## Begin
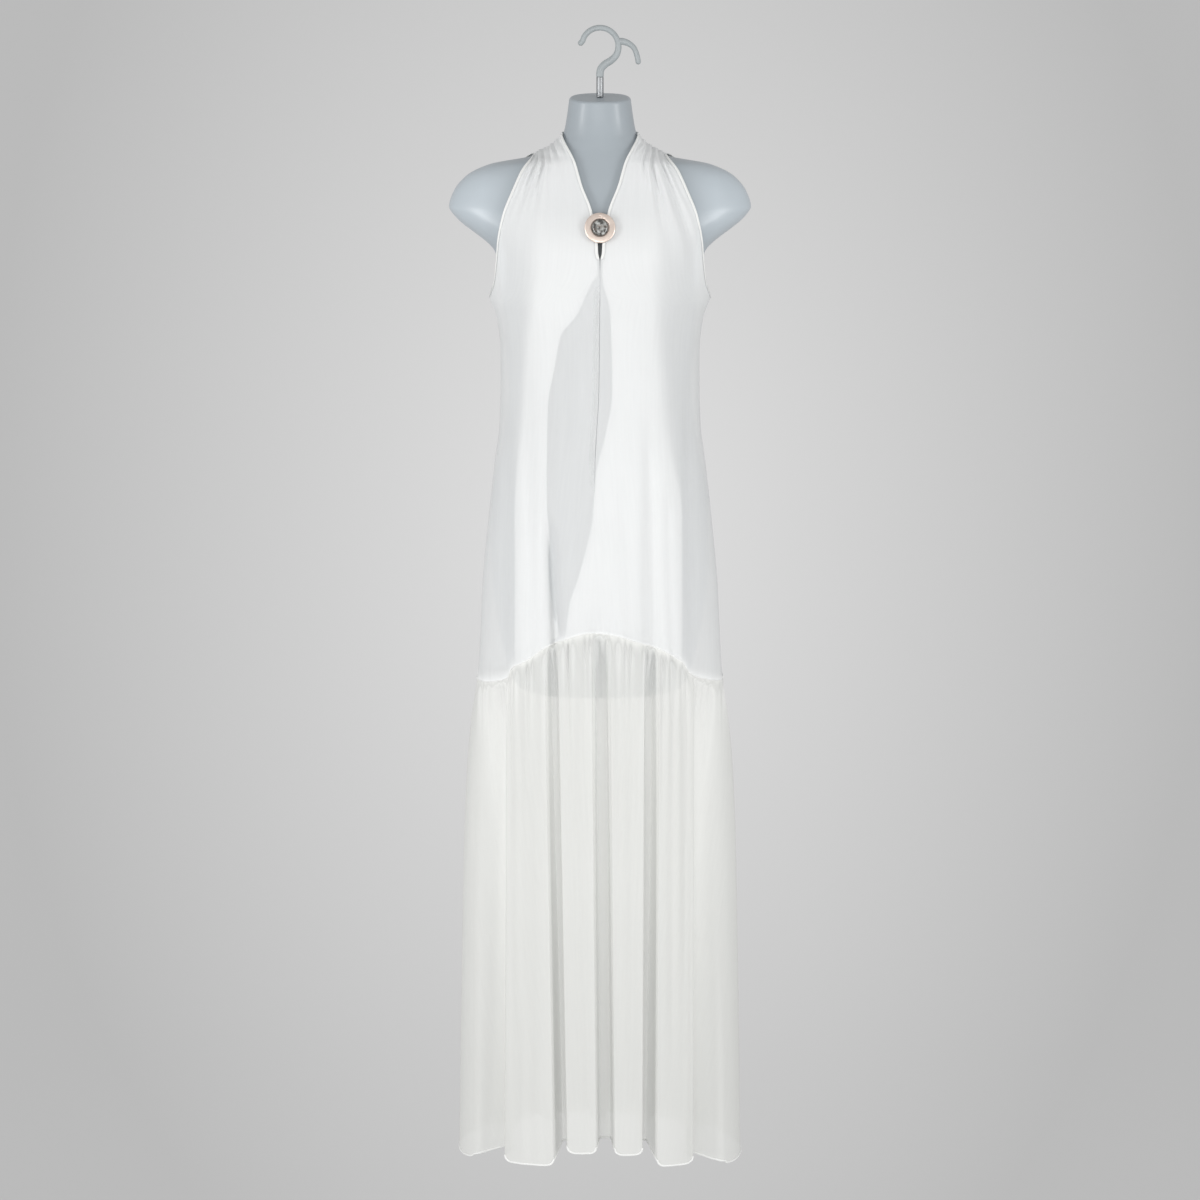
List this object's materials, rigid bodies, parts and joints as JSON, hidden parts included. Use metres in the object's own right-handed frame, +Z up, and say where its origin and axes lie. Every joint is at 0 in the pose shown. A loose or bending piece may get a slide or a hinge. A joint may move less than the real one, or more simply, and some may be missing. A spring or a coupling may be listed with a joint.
{
  "type": "maxi dress on a hanging dress form",
  "caption": "Sleeveless V-neck maxi dress with a gathered skirt tier and a ring brooch, worn on a limbless plastic form that hangs from a hook.",
  "frame": {"origin": "underside of the hook's crown, where a rail carries it", "axes": "+Z up, -Y out of the front of the dress, +X to the right of someone looking at the front"},
  "size_m": [0.4168, 0.2721, 1.5886],
  "materials": {
    "form_plastic": "satin",
    "stem_metal": "polished",
    "hook_plastic": "satin",
    "skirt_cloth": "sheer, fine weave",
    "bodice_cloth": "semi-sheer, fine weave",
    "lining_cloth": "opaque, soft sheen",
    "binding_cloth": "smooth narrow binding",
    "brooch_metal": "polished rose gold plate",
    "brooch_stone": "polished"
  },
  "bodies": {
    "root": {"form_torso": "form_plastic", "hook_stem": "stem_metal", "hook": "hook_plastic", "skirt_front": "skirt_cloth", "skirt_back": "skirt_cloth", "front_left": "bodice_cloth", "front_right": "bodice_cloth", "back": "bodice_cloth", "lining_left": "lining_cloth", "lining_right": "lining_cloth", "neck_binding_left": "binding_cloth", "neck_binding_right": "binding_cloth", "neck_binding_back": "binding_cloth", "armhole_binding_front_left": "binding_cloth", "armhole_binding_front_right": "binding_cloth", "armhole_binding_back_left": "binding_cloth", "armhole_binding_back_right": "binding_cloth", "brooch_ring": "brooch_metal", "brooch_stone": "brooch_stone"}
  },
  "joints": []
}
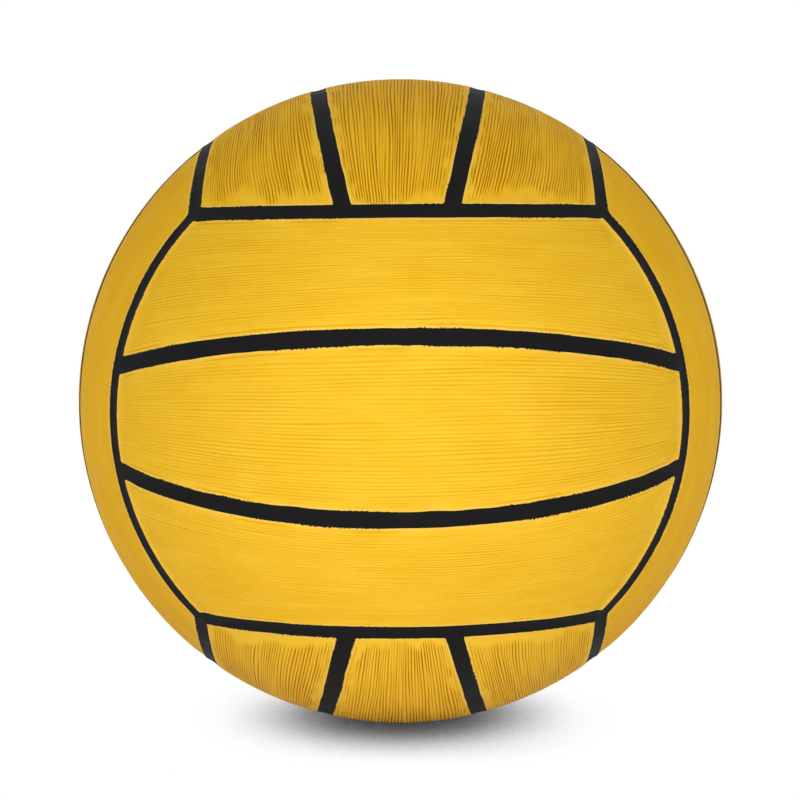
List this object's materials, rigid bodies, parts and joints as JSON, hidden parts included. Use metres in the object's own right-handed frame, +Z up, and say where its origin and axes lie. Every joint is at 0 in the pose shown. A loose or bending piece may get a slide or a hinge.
## End
=== Direction ===
Repeat the material from above exactly, word for word.

=== Result of this exercise ===
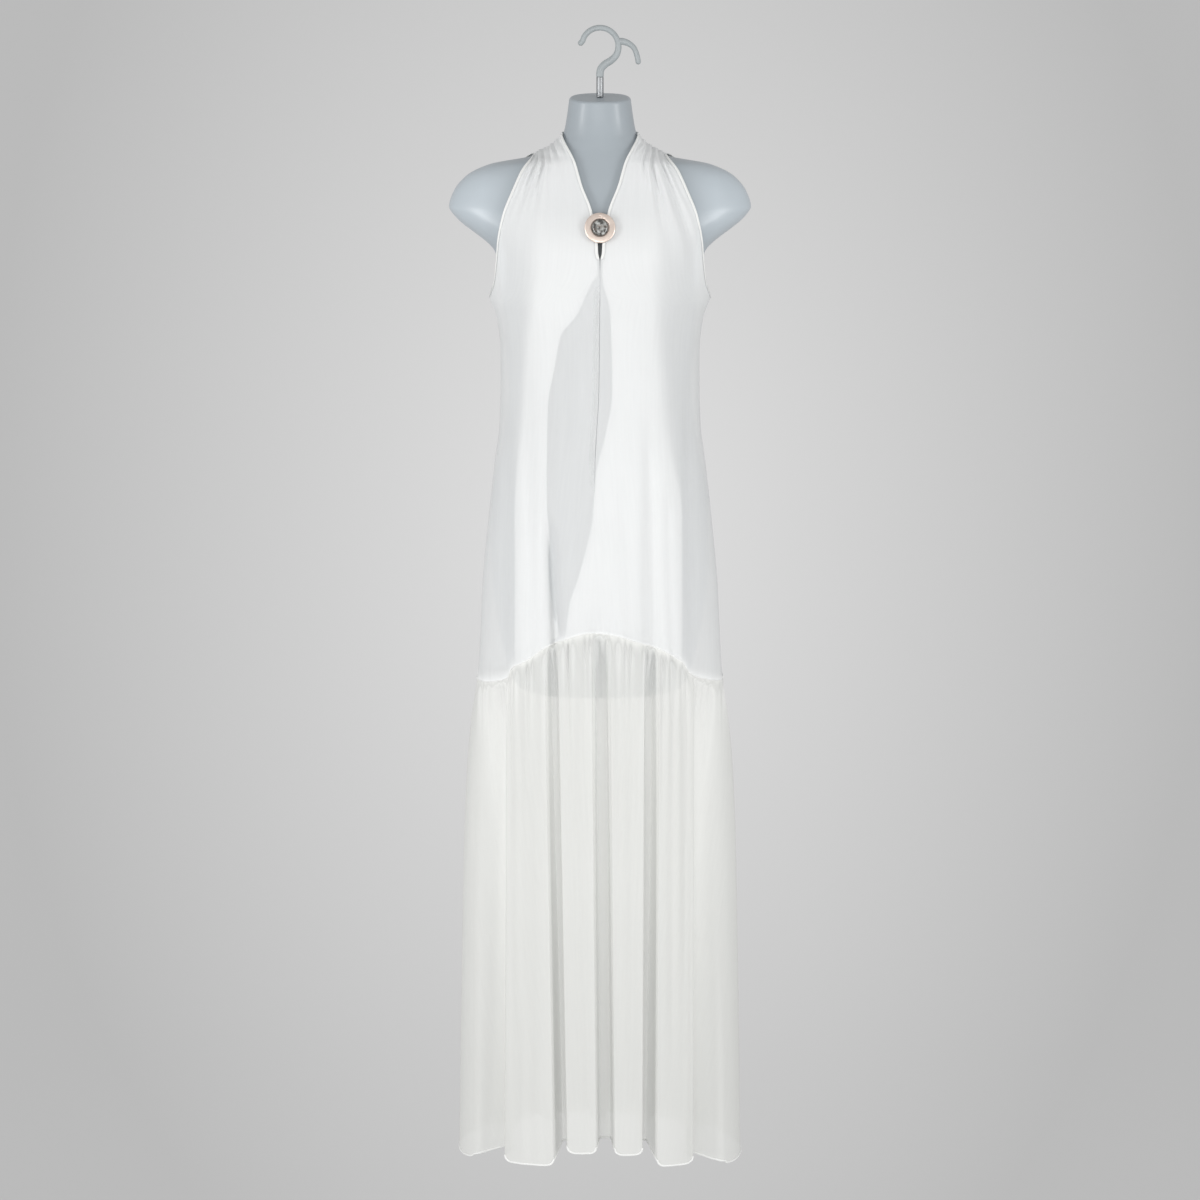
List this object's materials, rigid bodies, parts and joints as JSON, hidden parts included. Use metres in the object's own right-handed frame, +Z up, and say where its origin and axes lie. Every joint is at 0 in the pose shown. A loose or bending piece may get a slide or a hinge. A joint may move less than the real one, or more simply, and some may be missing. A spring or a coupling may be listed with a joint.
{
  "type": "maxi dress on a hanging dress form",
  "caption": "Sleeveless V-neck maxi dress with a gathered skirt tier and a ring brooch, worn on a limbless plastic form that hangs from a hook.",
  "frame": {"origin": "underside of the hook's crown, where a rail carries it", "axes": "+Z up, -Y out of the front of the dress, +X to the right of someone looking at the front"},
  "size_m": [0.4168, 0.2721, 1.5886],
  "materials": {
    "form_plastic": "satin",
    "stem_metal": "polished",
    "hook_plastic": "satin",
    "skirt_cloth": "sheer, fine weave",
    "bodice_cloth": "semi-sheer, fine weave",
    "lining_cloth": "opaque, soft sheen",
    "binding_cloth": "smooth narrow binding",
    "brooch_metal": "polished rose gold plate",
    "brooch_stone": "polished"
  },
  "bodies": {
    "root": {"form_torso": "form_plastic", "hook_stem": "stem_metal", "hook": "hook_plastic", "skirt_front": "skirt_cloth", "skirt_back": "skirt_cloth", "front_left": "bodice_cloth", "front_right": "bodice_cloth", "back": "bodice_cloth", "lining_left": "lining_cloth", "lining_right": "lining_cloth", "neck_binding_left": "binding_cloth", "neck_binding_right": "binding_cloth", "neck_binding_back": "binding_cloth", "armhole_binding_front_left": "binding_cloth", "armhole_binding_front_right": "binding_cloth", "armhole_binding_back_left": "binding_cloth", "armhole_binding_back_right": "binding_cloth", "brooch_ring": "brooch_metal", "brooch_stone": "brooch_stone"}
  },
  "joints": []
}
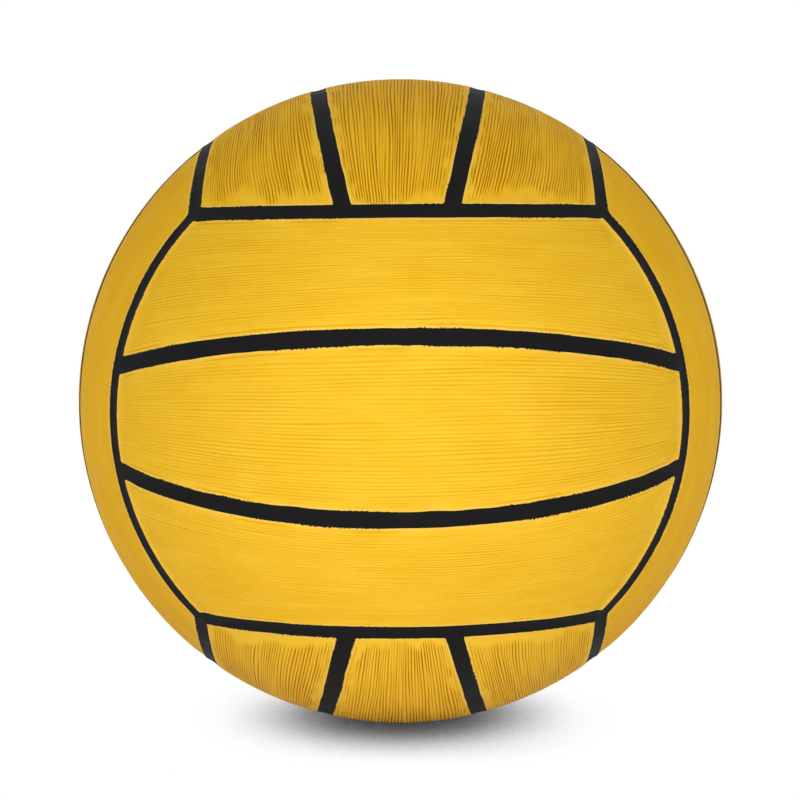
List this object's materials, rigid bodies, parts and joints as JSON, hidden parts included. Use metres in the object's own right-handed frame, +Z up, and say where its origin and axes lie. Every joint is at 0 in the pose shown. A loose or bending piece may get a slide or a hinge.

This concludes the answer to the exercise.